What is expected =>
Copy each line below in which the string "this" occurs.

Task input =>
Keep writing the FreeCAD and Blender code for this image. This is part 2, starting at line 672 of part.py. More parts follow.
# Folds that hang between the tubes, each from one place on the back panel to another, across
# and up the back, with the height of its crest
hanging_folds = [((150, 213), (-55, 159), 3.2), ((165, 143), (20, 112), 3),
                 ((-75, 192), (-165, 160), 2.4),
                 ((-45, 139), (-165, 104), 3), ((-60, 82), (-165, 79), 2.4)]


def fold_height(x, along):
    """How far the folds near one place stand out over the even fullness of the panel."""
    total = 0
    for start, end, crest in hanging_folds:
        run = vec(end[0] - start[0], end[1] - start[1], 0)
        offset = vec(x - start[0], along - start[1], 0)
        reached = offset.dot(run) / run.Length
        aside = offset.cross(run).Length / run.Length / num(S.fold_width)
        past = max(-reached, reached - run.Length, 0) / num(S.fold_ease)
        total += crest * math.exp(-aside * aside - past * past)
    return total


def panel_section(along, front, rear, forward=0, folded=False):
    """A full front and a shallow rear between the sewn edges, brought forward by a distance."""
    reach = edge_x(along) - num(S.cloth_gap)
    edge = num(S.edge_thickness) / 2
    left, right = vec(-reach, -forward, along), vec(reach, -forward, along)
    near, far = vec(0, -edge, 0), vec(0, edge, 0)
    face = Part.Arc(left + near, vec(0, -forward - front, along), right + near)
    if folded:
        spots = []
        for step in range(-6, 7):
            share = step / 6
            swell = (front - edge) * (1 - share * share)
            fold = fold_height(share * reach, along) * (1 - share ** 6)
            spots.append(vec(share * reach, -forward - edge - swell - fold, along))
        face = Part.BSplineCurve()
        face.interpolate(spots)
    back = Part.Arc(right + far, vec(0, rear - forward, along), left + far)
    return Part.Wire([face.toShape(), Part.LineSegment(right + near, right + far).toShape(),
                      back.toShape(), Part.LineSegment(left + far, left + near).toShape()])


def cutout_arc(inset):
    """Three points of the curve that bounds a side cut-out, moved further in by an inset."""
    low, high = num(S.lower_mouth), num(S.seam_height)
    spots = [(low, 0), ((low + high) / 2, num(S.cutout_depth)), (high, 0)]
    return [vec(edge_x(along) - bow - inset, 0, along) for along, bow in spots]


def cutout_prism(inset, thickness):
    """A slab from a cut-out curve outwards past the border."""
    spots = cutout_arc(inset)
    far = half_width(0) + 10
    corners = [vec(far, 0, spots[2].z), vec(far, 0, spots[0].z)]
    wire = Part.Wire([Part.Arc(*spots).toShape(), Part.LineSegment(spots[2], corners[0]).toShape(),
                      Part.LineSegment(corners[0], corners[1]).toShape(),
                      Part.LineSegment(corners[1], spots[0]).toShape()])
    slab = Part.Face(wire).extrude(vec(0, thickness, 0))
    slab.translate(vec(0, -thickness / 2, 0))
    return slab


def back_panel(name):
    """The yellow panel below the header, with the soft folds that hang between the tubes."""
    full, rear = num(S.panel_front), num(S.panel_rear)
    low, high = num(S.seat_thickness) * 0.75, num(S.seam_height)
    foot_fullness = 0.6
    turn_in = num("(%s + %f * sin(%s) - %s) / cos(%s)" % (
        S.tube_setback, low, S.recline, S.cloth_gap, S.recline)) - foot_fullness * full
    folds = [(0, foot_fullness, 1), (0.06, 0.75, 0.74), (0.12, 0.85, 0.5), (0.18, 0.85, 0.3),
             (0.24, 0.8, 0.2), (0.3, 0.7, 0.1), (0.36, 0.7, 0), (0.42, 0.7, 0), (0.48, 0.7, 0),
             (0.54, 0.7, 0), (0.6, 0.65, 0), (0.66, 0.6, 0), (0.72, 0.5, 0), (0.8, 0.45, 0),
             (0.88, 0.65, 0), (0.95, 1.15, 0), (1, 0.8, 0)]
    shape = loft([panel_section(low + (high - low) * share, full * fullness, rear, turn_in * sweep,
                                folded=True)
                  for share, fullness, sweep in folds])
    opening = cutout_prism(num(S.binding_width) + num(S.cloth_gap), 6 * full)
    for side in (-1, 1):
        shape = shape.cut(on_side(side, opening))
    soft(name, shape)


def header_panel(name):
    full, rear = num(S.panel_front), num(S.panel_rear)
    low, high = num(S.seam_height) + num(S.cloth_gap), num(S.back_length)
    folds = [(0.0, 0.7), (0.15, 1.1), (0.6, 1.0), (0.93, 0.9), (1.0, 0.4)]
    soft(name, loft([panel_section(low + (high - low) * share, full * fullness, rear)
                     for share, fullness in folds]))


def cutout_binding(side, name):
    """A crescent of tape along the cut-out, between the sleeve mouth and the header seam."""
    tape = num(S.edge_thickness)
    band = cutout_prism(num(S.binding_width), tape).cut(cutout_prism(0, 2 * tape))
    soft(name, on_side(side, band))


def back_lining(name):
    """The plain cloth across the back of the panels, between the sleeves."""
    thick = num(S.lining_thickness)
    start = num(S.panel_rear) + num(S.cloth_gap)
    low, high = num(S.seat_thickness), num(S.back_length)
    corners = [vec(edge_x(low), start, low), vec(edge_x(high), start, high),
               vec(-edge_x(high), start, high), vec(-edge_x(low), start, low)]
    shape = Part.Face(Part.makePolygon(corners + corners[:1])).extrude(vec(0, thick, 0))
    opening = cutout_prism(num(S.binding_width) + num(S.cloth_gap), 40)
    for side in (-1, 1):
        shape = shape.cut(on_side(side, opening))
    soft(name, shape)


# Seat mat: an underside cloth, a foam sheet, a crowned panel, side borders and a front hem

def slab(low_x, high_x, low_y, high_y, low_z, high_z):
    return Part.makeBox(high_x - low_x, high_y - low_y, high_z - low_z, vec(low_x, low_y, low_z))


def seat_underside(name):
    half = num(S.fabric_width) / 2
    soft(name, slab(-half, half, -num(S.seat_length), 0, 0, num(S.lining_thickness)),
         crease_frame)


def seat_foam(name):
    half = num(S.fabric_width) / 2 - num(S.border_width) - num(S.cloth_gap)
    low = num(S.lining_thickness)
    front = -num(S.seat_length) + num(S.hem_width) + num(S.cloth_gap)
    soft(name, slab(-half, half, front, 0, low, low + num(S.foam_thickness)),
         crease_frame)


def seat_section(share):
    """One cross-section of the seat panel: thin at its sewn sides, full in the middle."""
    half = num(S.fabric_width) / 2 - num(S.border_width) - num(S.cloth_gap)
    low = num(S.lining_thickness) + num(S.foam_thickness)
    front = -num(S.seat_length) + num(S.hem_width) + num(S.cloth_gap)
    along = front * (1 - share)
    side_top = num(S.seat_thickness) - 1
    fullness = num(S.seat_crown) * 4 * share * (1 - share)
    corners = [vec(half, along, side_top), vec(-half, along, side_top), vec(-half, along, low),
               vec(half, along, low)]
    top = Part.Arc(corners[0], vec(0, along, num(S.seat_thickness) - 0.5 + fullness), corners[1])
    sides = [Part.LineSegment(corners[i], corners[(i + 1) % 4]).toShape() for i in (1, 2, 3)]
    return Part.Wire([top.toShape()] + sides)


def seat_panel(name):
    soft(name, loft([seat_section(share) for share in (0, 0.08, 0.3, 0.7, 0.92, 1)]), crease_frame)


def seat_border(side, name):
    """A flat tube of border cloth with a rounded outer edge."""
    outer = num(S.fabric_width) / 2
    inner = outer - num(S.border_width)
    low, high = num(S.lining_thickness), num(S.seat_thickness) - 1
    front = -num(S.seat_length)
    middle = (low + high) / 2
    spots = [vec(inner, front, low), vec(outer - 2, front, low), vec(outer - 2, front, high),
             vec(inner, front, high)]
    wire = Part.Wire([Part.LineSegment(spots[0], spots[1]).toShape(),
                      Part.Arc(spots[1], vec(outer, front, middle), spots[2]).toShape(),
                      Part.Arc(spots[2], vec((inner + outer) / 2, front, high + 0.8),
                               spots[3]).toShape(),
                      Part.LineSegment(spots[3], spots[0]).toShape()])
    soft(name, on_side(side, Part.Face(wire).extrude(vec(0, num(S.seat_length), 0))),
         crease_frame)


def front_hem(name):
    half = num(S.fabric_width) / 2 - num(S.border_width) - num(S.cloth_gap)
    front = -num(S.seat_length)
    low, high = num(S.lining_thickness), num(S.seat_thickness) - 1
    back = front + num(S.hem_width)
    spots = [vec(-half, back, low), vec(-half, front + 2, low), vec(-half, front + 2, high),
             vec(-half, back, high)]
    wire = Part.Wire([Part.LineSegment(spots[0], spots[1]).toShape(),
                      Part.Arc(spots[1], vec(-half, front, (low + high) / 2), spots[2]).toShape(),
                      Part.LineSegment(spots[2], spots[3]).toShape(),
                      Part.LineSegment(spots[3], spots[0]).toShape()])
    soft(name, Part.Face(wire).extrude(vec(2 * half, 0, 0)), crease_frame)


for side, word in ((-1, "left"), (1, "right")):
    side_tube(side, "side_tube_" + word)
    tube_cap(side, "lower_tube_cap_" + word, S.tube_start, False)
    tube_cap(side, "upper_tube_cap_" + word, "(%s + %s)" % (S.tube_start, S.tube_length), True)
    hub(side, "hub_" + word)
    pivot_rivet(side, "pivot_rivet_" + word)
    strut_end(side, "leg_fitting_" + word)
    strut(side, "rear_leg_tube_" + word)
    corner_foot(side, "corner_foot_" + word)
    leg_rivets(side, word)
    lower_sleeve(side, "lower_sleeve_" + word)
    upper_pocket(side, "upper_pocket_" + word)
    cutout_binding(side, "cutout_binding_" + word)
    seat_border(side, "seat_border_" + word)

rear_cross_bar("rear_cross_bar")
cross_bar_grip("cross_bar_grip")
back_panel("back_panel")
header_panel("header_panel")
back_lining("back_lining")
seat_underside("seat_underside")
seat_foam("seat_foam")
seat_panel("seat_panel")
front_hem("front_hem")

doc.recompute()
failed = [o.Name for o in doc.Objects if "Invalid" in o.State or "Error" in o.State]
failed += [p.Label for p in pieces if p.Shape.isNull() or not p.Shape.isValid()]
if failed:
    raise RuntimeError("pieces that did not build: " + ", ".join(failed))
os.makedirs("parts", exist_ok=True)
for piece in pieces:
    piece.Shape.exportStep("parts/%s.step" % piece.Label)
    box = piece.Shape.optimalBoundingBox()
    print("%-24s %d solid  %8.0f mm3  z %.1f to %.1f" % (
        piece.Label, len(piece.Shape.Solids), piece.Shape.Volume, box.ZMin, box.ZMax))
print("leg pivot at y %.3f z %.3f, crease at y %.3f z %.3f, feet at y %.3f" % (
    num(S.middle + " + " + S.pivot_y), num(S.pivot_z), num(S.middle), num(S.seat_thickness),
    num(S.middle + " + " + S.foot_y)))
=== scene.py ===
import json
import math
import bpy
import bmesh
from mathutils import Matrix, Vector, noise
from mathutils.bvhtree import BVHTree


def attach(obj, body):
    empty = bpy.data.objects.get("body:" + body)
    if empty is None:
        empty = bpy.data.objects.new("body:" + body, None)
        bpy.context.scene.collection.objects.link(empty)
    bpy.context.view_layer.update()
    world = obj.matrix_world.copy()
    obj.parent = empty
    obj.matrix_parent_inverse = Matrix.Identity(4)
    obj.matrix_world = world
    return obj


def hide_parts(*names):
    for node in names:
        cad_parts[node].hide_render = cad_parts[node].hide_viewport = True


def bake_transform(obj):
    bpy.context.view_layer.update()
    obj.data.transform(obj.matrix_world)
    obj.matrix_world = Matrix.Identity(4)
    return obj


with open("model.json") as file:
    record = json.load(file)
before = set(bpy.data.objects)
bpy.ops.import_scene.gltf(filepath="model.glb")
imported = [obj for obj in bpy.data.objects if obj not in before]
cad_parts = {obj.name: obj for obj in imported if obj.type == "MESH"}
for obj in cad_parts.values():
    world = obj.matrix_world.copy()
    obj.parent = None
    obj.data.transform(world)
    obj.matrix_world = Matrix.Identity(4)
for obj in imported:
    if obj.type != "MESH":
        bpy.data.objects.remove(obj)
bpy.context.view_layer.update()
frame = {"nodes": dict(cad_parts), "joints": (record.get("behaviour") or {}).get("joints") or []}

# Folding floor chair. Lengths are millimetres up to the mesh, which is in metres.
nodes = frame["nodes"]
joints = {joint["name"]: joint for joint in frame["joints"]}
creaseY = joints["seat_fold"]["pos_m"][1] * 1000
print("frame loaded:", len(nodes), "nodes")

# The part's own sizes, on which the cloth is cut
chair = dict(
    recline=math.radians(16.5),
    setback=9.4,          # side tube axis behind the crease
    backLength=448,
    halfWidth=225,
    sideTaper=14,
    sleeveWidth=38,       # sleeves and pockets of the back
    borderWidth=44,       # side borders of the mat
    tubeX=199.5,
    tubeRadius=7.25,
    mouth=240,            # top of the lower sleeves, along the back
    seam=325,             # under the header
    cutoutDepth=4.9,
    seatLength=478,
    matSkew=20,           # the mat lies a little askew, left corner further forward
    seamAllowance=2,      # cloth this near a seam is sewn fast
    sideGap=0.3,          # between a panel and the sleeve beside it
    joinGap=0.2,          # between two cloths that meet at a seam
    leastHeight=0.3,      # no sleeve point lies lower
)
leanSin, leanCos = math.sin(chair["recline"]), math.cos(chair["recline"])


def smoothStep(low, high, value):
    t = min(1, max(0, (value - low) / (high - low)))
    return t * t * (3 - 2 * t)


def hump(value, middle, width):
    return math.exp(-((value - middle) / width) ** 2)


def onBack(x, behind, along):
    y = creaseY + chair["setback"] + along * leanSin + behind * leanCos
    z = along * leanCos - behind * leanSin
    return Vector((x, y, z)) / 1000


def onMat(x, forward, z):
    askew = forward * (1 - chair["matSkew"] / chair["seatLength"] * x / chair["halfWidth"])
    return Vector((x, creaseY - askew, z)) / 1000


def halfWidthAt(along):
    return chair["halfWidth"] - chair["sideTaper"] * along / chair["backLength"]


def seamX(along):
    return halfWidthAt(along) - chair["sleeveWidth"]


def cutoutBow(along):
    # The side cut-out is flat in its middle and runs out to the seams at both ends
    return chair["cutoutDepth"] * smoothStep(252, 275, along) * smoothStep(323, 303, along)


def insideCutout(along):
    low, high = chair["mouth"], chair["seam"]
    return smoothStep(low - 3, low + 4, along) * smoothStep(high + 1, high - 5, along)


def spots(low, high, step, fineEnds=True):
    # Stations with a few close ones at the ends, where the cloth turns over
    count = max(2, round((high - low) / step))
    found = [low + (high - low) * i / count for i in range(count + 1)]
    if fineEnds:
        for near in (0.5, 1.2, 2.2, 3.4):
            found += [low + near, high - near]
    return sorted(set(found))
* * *
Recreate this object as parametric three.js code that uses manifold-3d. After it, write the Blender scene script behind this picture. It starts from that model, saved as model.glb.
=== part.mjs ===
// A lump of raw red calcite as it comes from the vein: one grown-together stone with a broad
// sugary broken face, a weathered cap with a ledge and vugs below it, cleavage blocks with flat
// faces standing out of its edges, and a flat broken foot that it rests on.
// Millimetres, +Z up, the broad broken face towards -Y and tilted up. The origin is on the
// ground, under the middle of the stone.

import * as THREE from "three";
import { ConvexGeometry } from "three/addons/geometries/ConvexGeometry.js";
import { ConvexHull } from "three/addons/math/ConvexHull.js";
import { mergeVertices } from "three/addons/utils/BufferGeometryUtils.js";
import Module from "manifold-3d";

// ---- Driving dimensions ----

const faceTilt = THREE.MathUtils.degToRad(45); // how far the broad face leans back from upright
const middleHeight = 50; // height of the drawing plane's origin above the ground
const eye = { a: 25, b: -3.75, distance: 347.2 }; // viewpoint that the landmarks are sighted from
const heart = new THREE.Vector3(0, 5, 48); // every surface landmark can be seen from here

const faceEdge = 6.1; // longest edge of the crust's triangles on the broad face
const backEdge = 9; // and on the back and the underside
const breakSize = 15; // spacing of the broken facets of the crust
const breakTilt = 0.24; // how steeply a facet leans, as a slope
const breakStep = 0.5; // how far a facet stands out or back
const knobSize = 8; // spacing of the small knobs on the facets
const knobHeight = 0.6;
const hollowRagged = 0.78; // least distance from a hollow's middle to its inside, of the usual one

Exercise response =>
Keep writing the FreeCAD and Blender code for this image. This is part 2, starting at line 672 of part.py. More parts follow.
    seamAllowance=2,      # cloth this near a seam is sewn fast
Recreate this object as parametric three.js code that uses manifold-3d. After it, write the Blender scene script behind this picture. It starts from that model, saved as model.glb.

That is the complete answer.